## GIVEN REQUEST
Give the listing below again in full, exactly as written.

## DATA PROVIDED
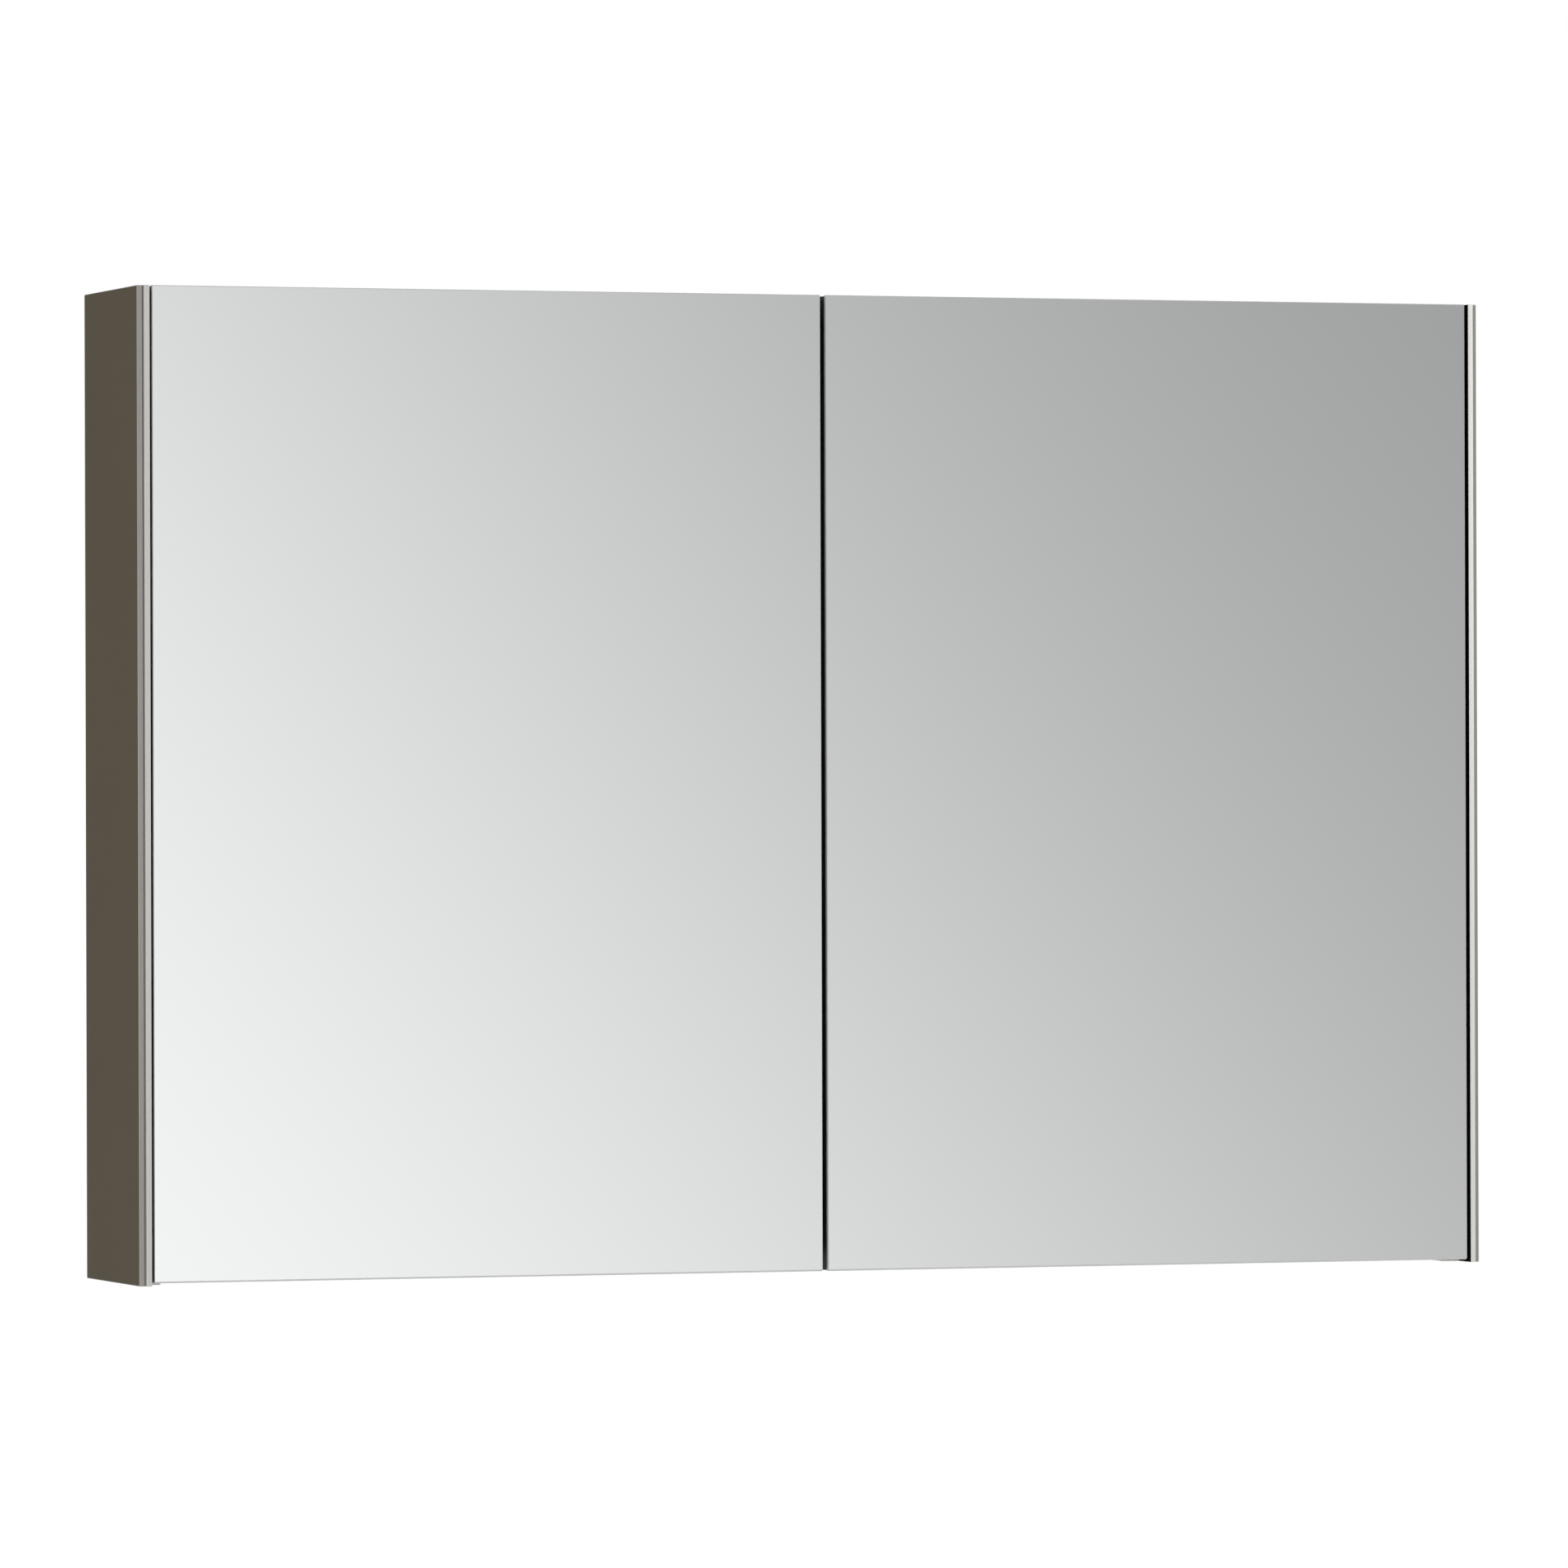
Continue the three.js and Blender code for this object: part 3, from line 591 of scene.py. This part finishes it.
# %% Side glasses and extrusions
PANEL_ARRIS = 0.4 * MM
DIE_RADIUS = 0.25 * MM
MOSTLY = 0.9  # a normal with this much of an axis points mostly along it
LIP_Y = -0.12  # the near-black painted shade covers the inner faces in front of this

for side, s in SIDES.items():
    node = f"{side}_side_glass"
    panel = break_edges(block(f"{side}_side_panel", *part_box(node)), PANEL_ARRIS, segments=1)
    coat(panel, ground_edge)
    coat(panel, taupe_glass, lambda middle, normal: abs(normal.x) > FACING)
    fit(panel, node)
    node = f"{side}_side_profile"
    extrusion = break_edges(merged_copy(node, f"{side}_extrusion"), DIE_RADIUS)
    coat(extrusion, anodised)
    # painted shade: the inner faces of the lip beside the door are coloured near black so the gap looks
    # dark
    coat(extrusion, lip_gap_painted_shade, lambda middle, normal: normal.x * s < -MOSTLY and middle.y < LIP_Y)
    fit(extrusion, node)

# %% [markdown]
# ## Caps for the hollow ends
#
# A moulded plug closes each end of a profile. A raised rim frames its face. An inset of the end
# face and a short move inwards make both at once.

# %% End caps
RIM = 1.6 * MM
RIM_RISE = 0.6 * MM
CAP_EDGE = 0.3 * MM

for side in SIDES:
    for end, up in (("top", 1), ("bottom", -1)):
        node = f"{side}_profile_cap_{end}"
        cap = block(f"{side}_end_cap_{end}", *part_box(node))
        edit(cap, faces=lambda middle, normal: normal.z * up > MOSTLY)
        bpy.ops.mesh.inset(thickness=RIM)
        bpy.ops.transform.translate(value=(0, 0, -RIM_RISE * up))
        settle(cap)
        fit(coat(break_edges(cap, CAP_EDGE), plastic), node)

# %% [markdown]
# ## Finishes of the carcass
#
# The boards are sprayed with satin lacquer. The spray leaves a faint orange peel, too low to see
# as bumps, but it breaks up every highlight. The back and the rib are left raw where they face
# the wall: brown fibreboard with paler flecks.

# %% Satin lacquer sprayed on board: an even colour with a faint orange peel
lacquer, tree, place = new_material("sprayed satin lacquer on board")
cloud = add(tree, "ShaderNodeTexNoise", Vector=place, Scale=1 / (120 * MM), Detail=3.0)
tint = add(tree, "ShaderNodeMix", BLEND, Factor=cloud, _6=colour("B5B4B0"), _7=colour("BFBEBA"))
patches = add(tree, "ShaderNodeTexNoise", Vector=place, Scale=1 / (4 * MM), Detail=3.0)
satin = add(tree, "ShaderNodeMapRange", Value=patches, **NOISE_SPAN, To_Min=0.38, To_Max=0.48)
peel = add(tree, "ShaderNodeTexNoise", Vector=place, Scale=1 / (1.6 * MM), Detail=1.0)
bump = add(tree, "ShaderNodeBump", Height=peel, Distance=0.012 * MM)
face = add(tree, "ShaderNodeBsdfPrincipled", Base_Color=tint.outputs[2], Roughness=satin, Normal=bump)
add(tree, "ShaderNodeOutputMaterial", Surface=face)

# %% Raw fibreboard: wood fibres pressed flat, brown, with paler and darker flecks
fibreboard, tree, place = new_material("raw pressed fibreboard")
pressed = add(tree, "ShaderNodeMapping", Vector=place, Scale=(1 / 3, 1, 1))
fine_noise = add(tree, "ShaderNodeTexNoise", Vector=pressed, Scale=1 / (1.5 * MM), Detail=6.0)
flecks = add(tree, "ShaderNodeMapRange", Value=fine_noise, **NOISE_SPAN)
tint = add(tree, "ShaderNodeMix", BLEND, Factor=flecks, _6=colour("8B6E4F"), _7=colour("A98B69"))
# Single fibres are finer than this; drawn coarser, to show.
nap = add(tree, "ShaderNodeTexNoise", Vector=place, Scale=1 / (1.2 * MM), Detail=5.0)
bump = add(tree, "ShaderNodeBump", Height=nap, Distance=0.05 * MM)
face = add(tree, "ShaderNodeBsdfPrincipled", Base_Color=tint.outputs[2], Roughness=0.85, Normal=bump)
add(tree, "ShaderNodeOutputMaterial", Surface=face)

# %% [markdown]
# ## Carcass
#
# Between the profiles sit the top and bottom panels, a centre partition, the back and a rib that
# rests on the wall. They are plain boards, so a block with broken edges is enough. The back has
# round holes, through which the hanging screws are reached, and comes from its measured solid.

# %% Panels
LACQUERED_EDGE = 0.6 * MM
BACK_EDGE = 0.3 * MM
RIB_EDGE = 0.8 * MM

for node, name in (("top_panel", "top_board"), ("bottom_panel", "bottom_board"),
                   ("centre_partition", "partition_board")):
    board = break_edges(block(name, *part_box(node)), LACQUERED_EDGE)
    fit(coat(board, lacquer), node)

back = break_edges(merged_copy("back_panel", "back_board"), BACK_EDGE)
coat(back, lacquer)
fit(coat(back, fibreboard, lambda middle, normal: normal.y > MOSTLY), "back_panel")
rib = break_edges(block("wall_rib", *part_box("back_rib")), RIB_EDGE)
fit(coat(rib, fibreboard), "back_rib")

# %% [markdown]
# ## Finishes of the shelves
#
# A shelf is clear float glass. Its polished edge looks much greener than its face, because the
# light that leaves there has run a long way through the glass. One glass shader can't show that
# at this thickness, so the edge has a green of its own. The rails are the anodised metal again,
# with die lines from front to back.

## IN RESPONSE
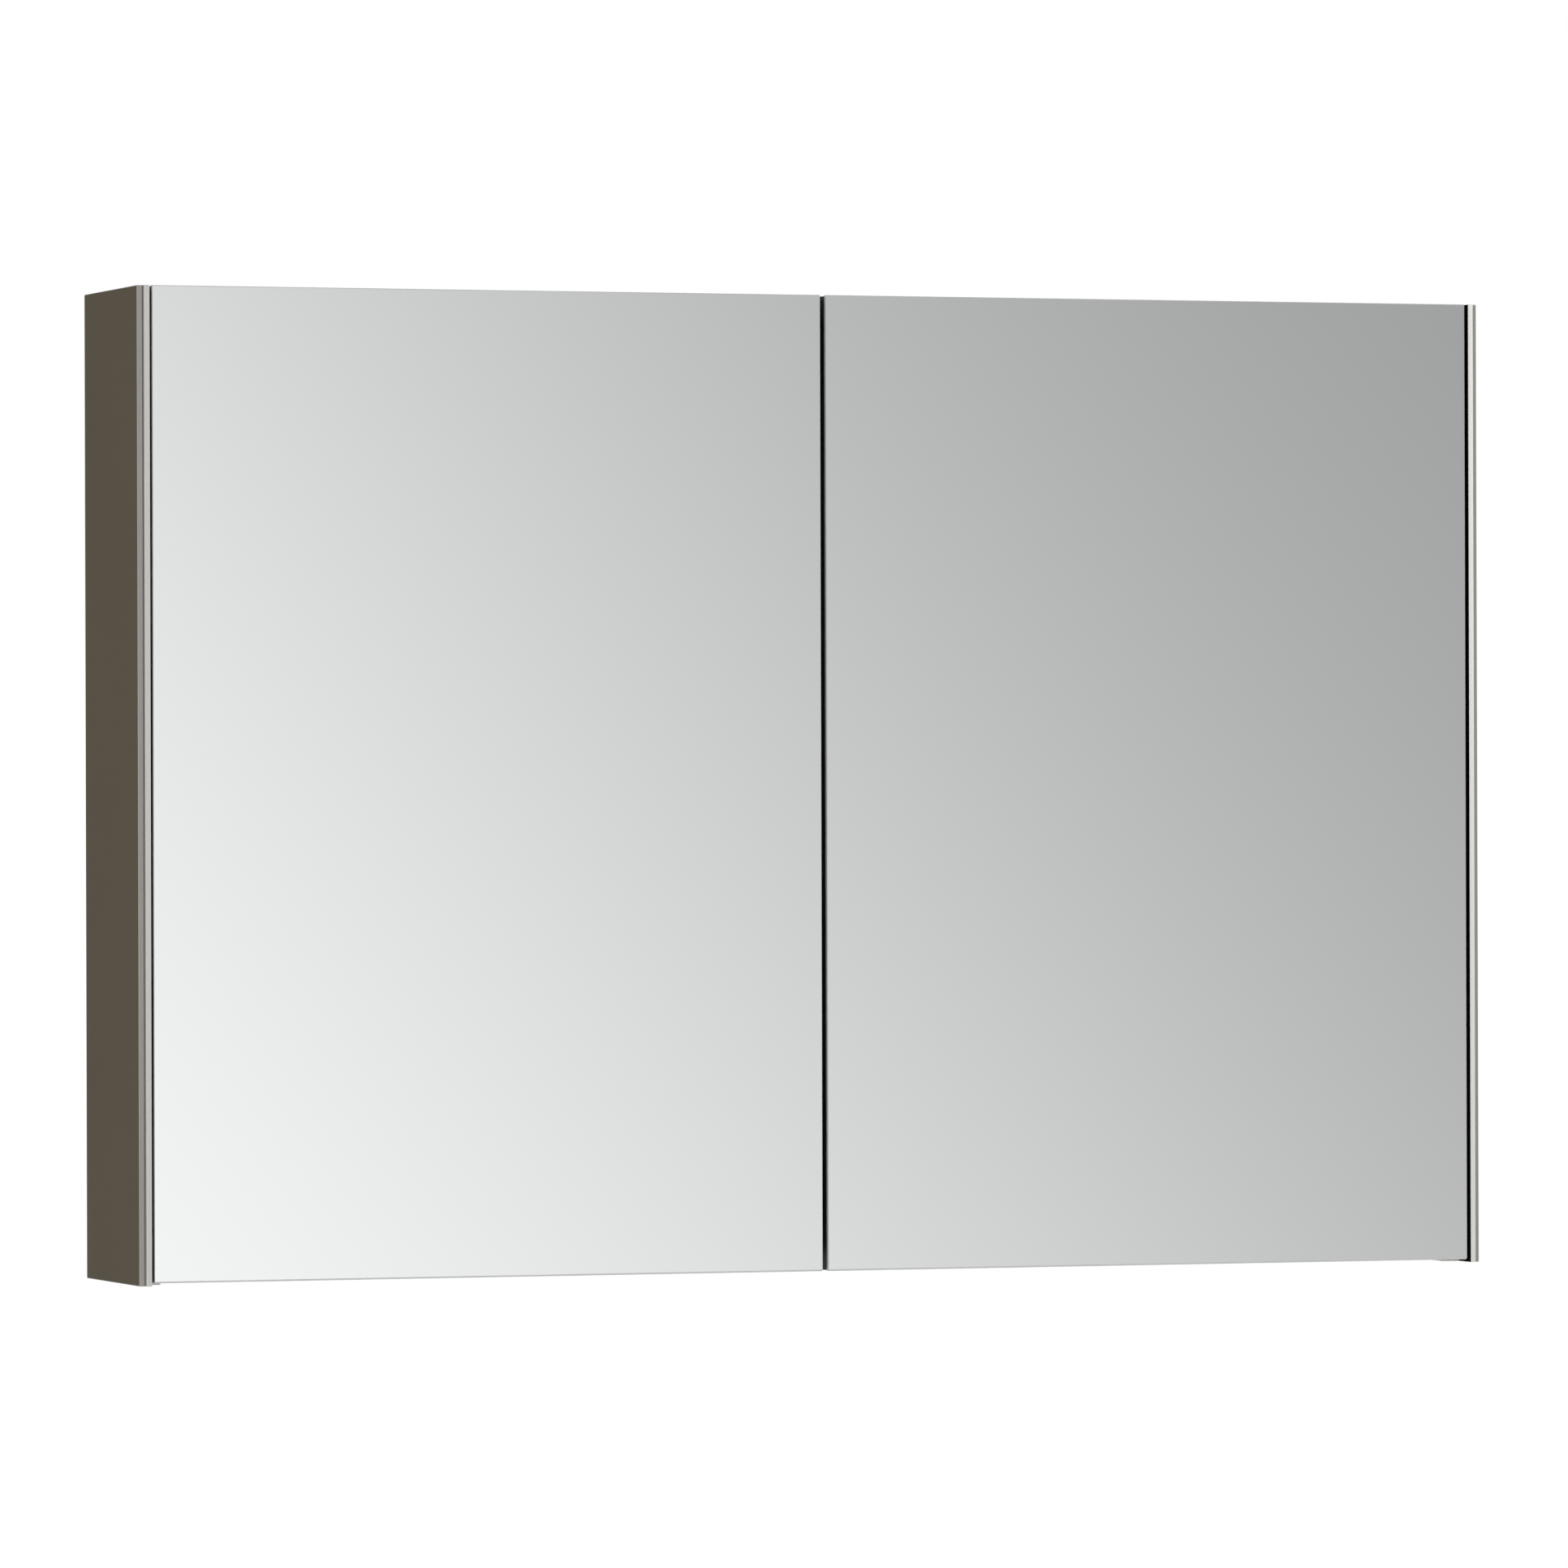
Continue the three.js and Blender code for this object: part 3, from line 591 of scene.py. This part finishes it.
# %% Side glasses and extrusions
PANEL_ARRIS = 0.4 * MM
DIE_RADIUS = 0.25 * MM
MOSTLY = 0.9  # a normal with this much of an axis points mostly along it
LIP_Y = -0.12  # the near-black painted shade covers the inner faces in front of this

for side, s in SIDES.items():
    node = f"{side}_side_glass"
    panel = break_edges(block(f"{side}_side_panel", *part_box(node)), PANEL_ARRIS, segments=1)
    coat(panel, ground_edge)
    coat(panel, taupe_glass, lambda middle, normal: abs(normal.x) > FACING)
    fit(panel, node)
    node = f"{side}_side_profile"
    extrusion = break_edges(merged_copy(node, f"{side}_extrusion"), DIE_RADIUS)
    coat(extrusion, anodised)
    # painted shade: the inner faces of the lip beside the door are coloured near black so the gap looks
    # dark
    coat(extrusion, lip_gap_painted_shade, lambda middle, normal: normal.x * s < -MOSTLY and middle.y < LIP_Y)
    fit(extrusion, node)

# %% [markdown]
# ## Caps for the hollow ends
#
# A moulded plug closes each end of a profile. A raised rim frames its face. An inset of the end
# face and a short move inwards make both at once.

# %% End caps
RIM = 1.6 * MM
RIM_RISE = 0.6 * MM
CAP_EDGE = 0.3 * MM

for side in SIDES:
    for end, up in (("top", 1), ("bottom", -1)):
        node = f"{side}_profile_cap_{end}"
        cap = block(f"{side}_end_cap_{end}", *part_box(node))
        edit(cap, faces=lambda middle, normal: normal.z * up > MOSTLY)
        bpy.ops.mesh.inset(thickness=RIM)
        bpy.ops.transform.translate(value=(0, 0, -RIM_RISE * up))
        settle(cap)
        fit(coat(break_edges(cap, CAP_EDGE), plastic), node)

# %% [markdown]
# ## Finishes of the carcass
#
# The boards are sprayed with satin lacquer. The spray leaves a faint orange peel, too low to see
# as bumps, but it breaks up every highlight. The back and the rib are left raw where they face
# the wall: brown fibreboard with paler flecks.

# %% Satin lacquer sprayed on board: an even colour with a faint orange peel
lacquer, tree, place = new_material("sprayed satin lacquer on board")
cloud = add(tree, "ShaderNodeTexNoise", Vector=place, Scale=1 / (120 * MM), Detail=3.0)
tint = add(tree, "ShaderNodeMix", BLEND, Factor=cloud, _6=colour("B5B4B0"), _7=colour("BFBEBA"))
patches = add(tree, "ShaderNodeTexNoise", Vector=place, Scale=1 / (4 * MM), Detail=3.0)
satin = add(tree, "ShaderNodeMapRange", Value=patches, **NOISE_SPAN, To_Min=0.38, To_Max=0.48)
peel = add(tree, "ShaderNodeTexNoise", Vector=place, Scale=1 / (1.6 * MM), Detail=1.0)
bump = add(tree, "ShaderNodeBump", Height=peel, Distance=0.012 * MM)
face = add(tree, "ShaderNodeBsdfPrincipled", Base_Color=tint.outputs[2], Roughness=satin, Normal=bump)
add(tree, "ShaderNodeOutputMaterial", Surface=face)

# %% Raw fibreboard: wood fibres pressed flat, brown, with paler and darker flecks
fibreboard, tree, place = new_material("raw pressed fibreboard")
pressed = add(tree, "ShaderNodeMapping", Vector=place, Scale=(1 / 3, 1, 1))
fine_noise = add(tree, "ShaderNodeTexNoise", Vector=pressed, Scale=1 / (1.5 * MM), Detail=6.0)
flecks = add(tree, "ShaderNodeMapRange", Value=fine_noise, **NOISE_SPAN)
tint = add(tree, "ShaderNodeMix", BLEND, Factor=flecks, _6=colour("8B6E4F"), _7=colour("A98B69"))
# Single fibres are finer than this; drawn coarser, to show.
nap = add(tree, "ShaderNodeTexNoise", Vector=place, Scale=1 / (1.2 * MM), Detail=5.0)
bump = add(tree, "ShaderNodeBump", Height=nap, Distance=0.05 * MM)
face = add(tree, "ShaderNodeBsdfPrincipled", Base_Color=tint.outputs[2], Roughness=0.85, Normal=bump)
add(tree, "ShaderNodeOutputMaterial", Surface=face)

# %% [markdown]
# ## Carcass
#
# Between the profiles sit the top and bottom panels, a centre partition, the back and a rib that
# rests on the wall. They are plain boards, so a block with broken edges is enough. The back has
# round holes, through which the hanging screws are reached, and comes from its measured solid.

# %% Panels
LACQUERED_EDGE = 0.6 * MM
BACK_EDGE = 0.3 * MM
RIB_EDGE = 0.8 * MM

for node, name in (("top_panel", "top_board"), ("bottom_panel", "bottom_board"),
                   ("centre_partition", "partition_board")):
    board = break_edges(block(name, *part_box(node)), LACQUERED_EDGE)
    fit(coat(board, lacquer), node)

back = break_edges(merged_copy("back_panel", "back_board"), BACK_EDGE)
coat(back, lacquer)
fit(coat(back, fibreboard, lambda middle, normal: normal.y > MOSTLY), "back_panel")
rib = break_edges(block("wall_rib", *part_box("back_rib")), RIB_EDGE)
fit(coat(rib, fibreboard), "back_rib")

# %% [markdown]
# ## Finishes of the shelves
#
# A shelf is clear float glass. Its polished edge looks much greener than its face, because the
# light that leaves there has run a long way through the glass. One glass shader can't show that
# at this thickness, so the edge has a green of its own. The rails are the anodised metal again,
# with die lines from front to back.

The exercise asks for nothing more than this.